(begin)
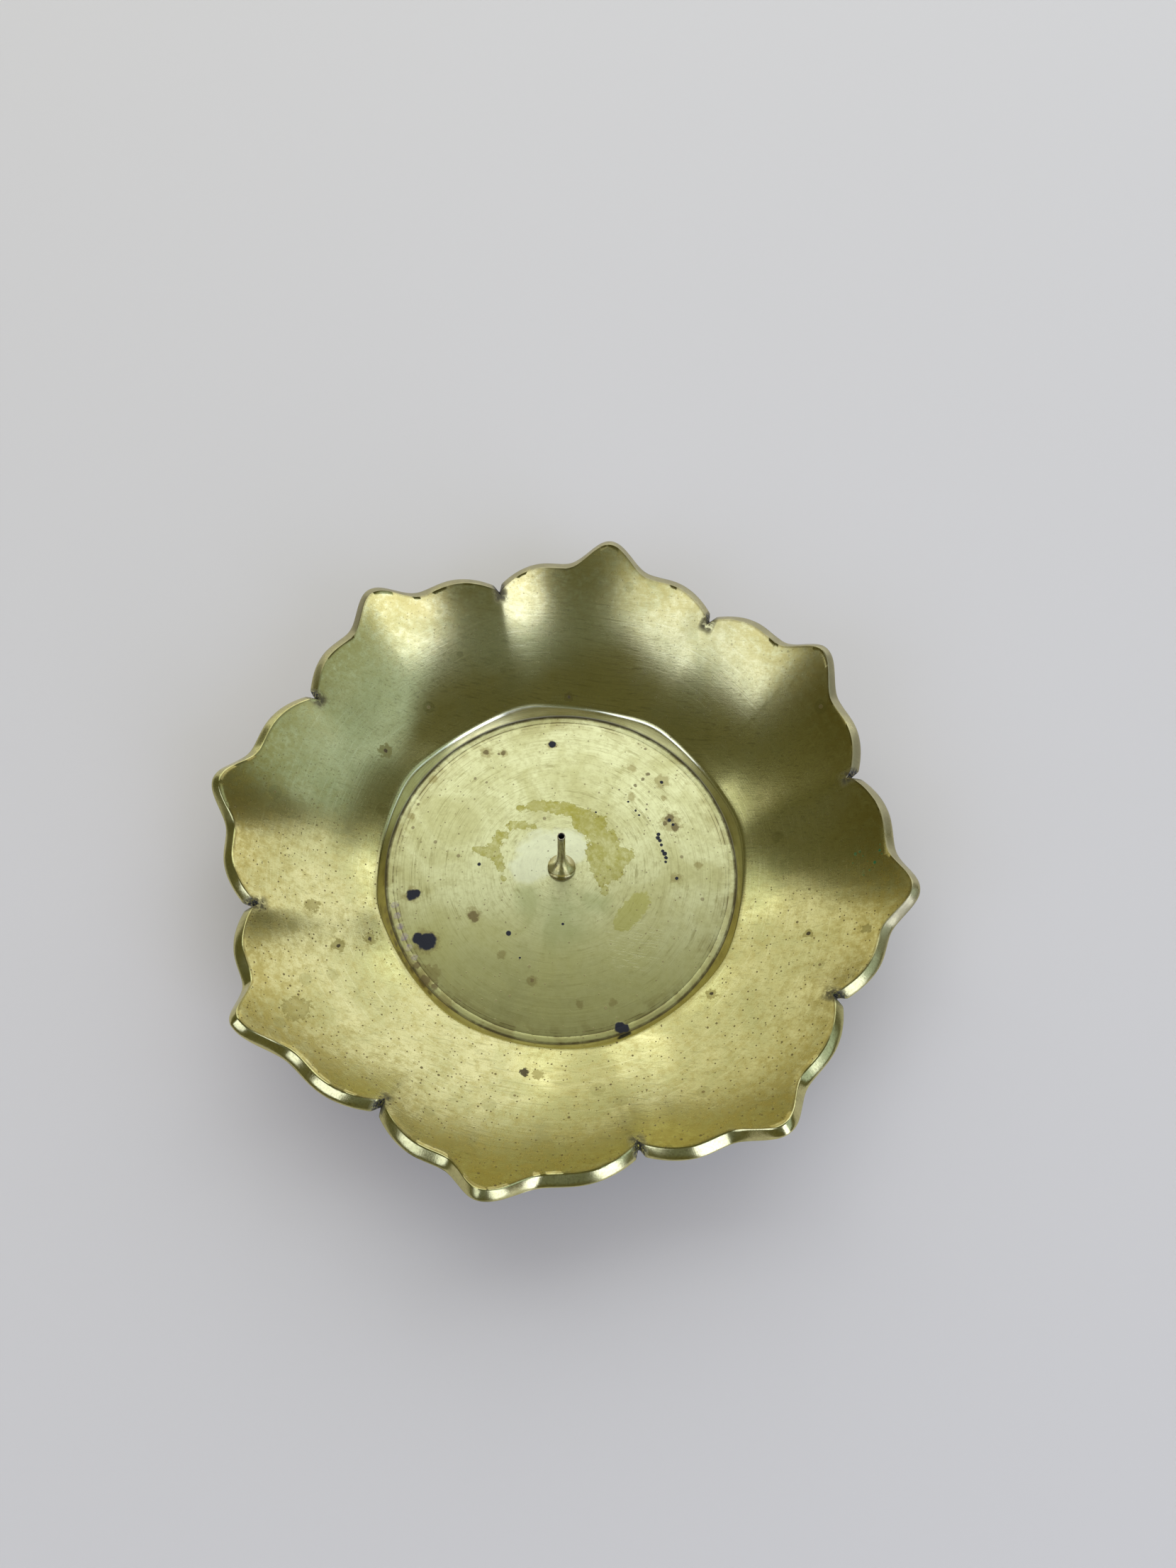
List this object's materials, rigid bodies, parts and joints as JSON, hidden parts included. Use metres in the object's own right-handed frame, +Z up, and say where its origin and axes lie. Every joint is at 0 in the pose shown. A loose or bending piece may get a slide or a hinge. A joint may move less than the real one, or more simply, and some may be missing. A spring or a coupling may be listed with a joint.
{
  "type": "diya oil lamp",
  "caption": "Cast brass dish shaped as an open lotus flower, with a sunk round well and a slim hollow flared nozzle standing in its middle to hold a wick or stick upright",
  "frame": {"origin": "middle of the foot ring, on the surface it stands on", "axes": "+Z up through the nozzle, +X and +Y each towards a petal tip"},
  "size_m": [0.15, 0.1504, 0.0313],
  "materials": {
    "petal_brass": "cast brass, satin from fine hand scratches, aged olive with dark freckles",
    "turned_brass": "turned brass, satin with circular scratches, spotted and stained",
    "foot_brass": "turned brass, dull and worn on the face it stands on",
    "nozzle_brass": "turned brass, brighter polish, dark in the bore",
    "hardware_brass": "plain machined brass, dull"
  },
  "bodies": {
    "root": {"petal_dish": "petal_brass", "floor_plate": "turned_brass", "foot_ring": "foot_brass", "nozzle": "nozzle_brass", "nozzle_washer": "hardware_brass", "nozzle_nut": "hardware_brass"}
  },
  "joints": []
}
(end)
- SHORT PROBLEM -
Reproduce the material exactly, with every line intact.

- EXERCISE ANSWER -
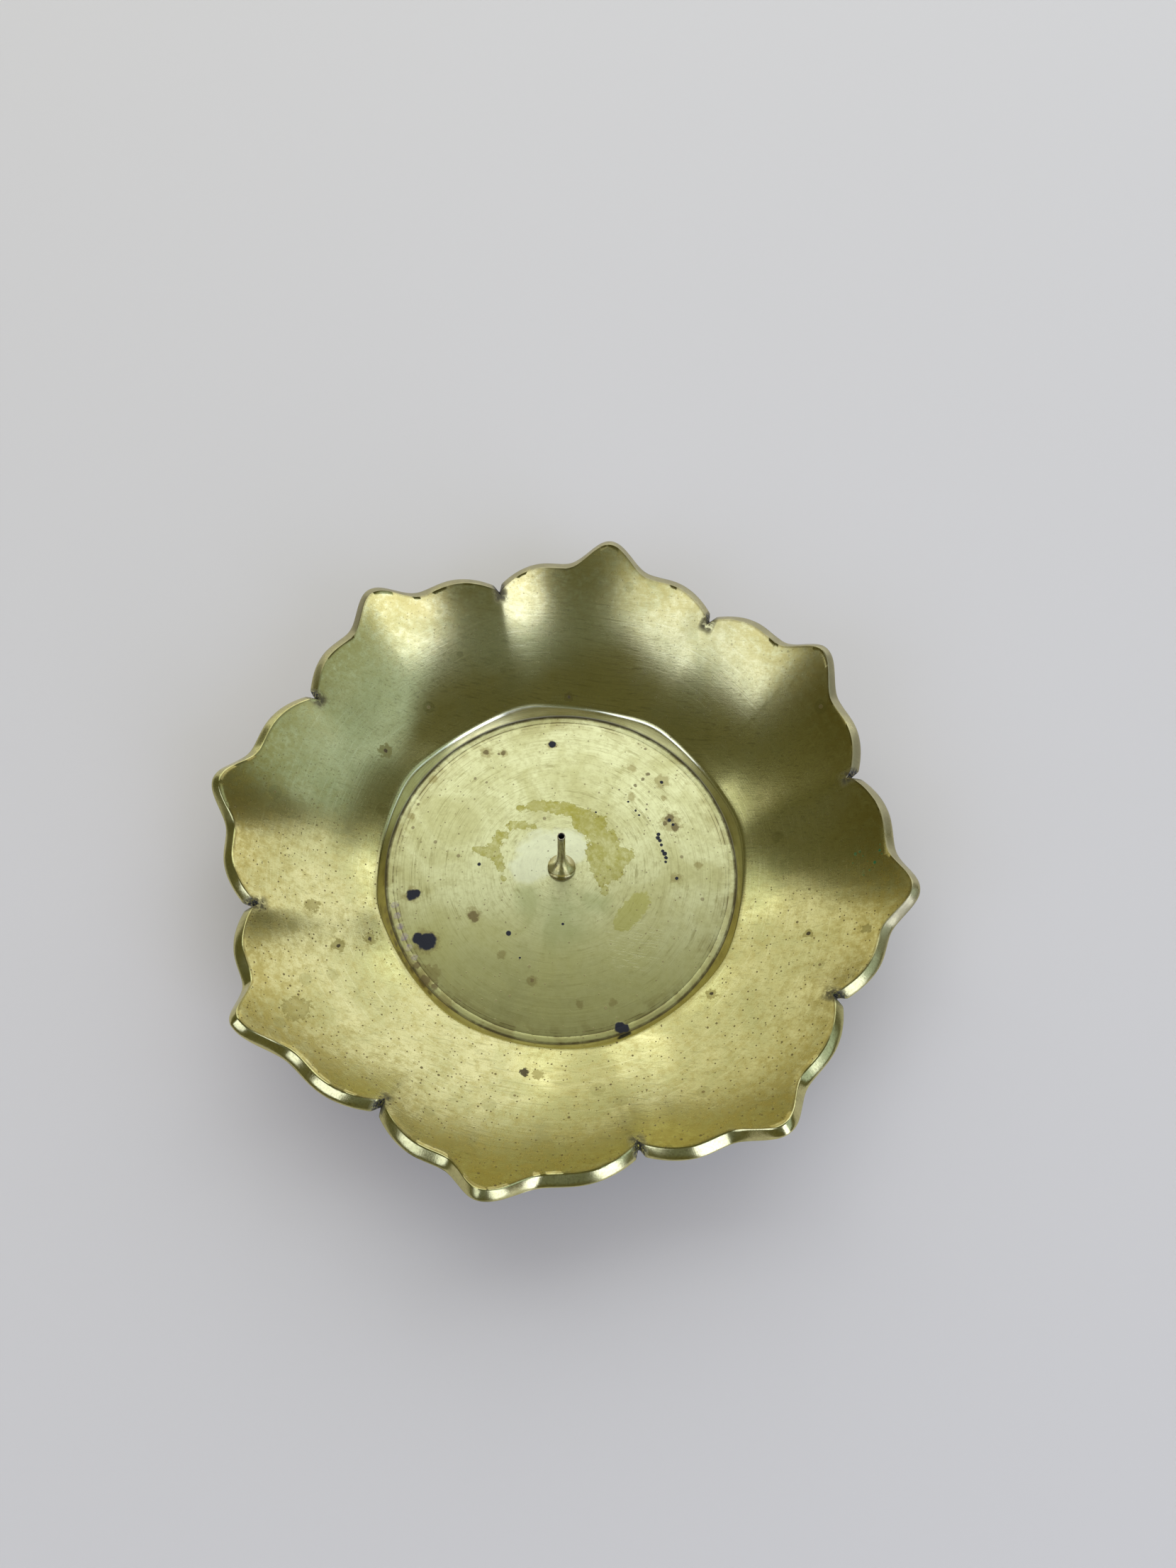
List this object's materials, rigid bodies, parts and joints as JSON, hidden parts included. Use metres in the object's own right-handed frame, +Z up, and say where its origin and axes lie. Every joint is at 0 in the pose shown. A loose or bending piece may get a slide or a hinge. A joint may move less than the real one, or more simply, and some may be missing. A spring or a coupling may be listed with a joint.
{
  "type": "diya oil lamp",
  "caption": "Cast brass dish shaped as an open lotus flower, with a sunk round well and a slim hollow flared nozzle standing in its middle to hold a wick or stick upright",
  "frame": {"origin": "middle of the foot ring, on the surface it stands on", "axes": "+Z up through the nozzle, +X and +Y each towards a petal tip"},
  "size_m": [0.15, 0.1504, 0.0313],
  "materials": {
    "petal_brass": "cast brass, satin from fine hand scratches, aged olive with dark freckles",
    "turned_brass": "turned brass, satin with circular scratches, spotted and stained",
    "foot_brass": "turned brass, dull and worn on the face it stands on",
    "nozzle_brass": "turned brass, brighter polish, dark in the bore",
    "hardware_brass": "plain machined brass, dull"
  },
  "bodies": {
    "root": {"petal_dish": "petal_brass", "floor_plate": "turned_brass", "foot_ring": "foot_brass", "nozzle": "nozzle_brass", "nozzle_washer": "hardware_brass", "nozzle_nut": "hardware_brass"}
  },
  "joints": []
}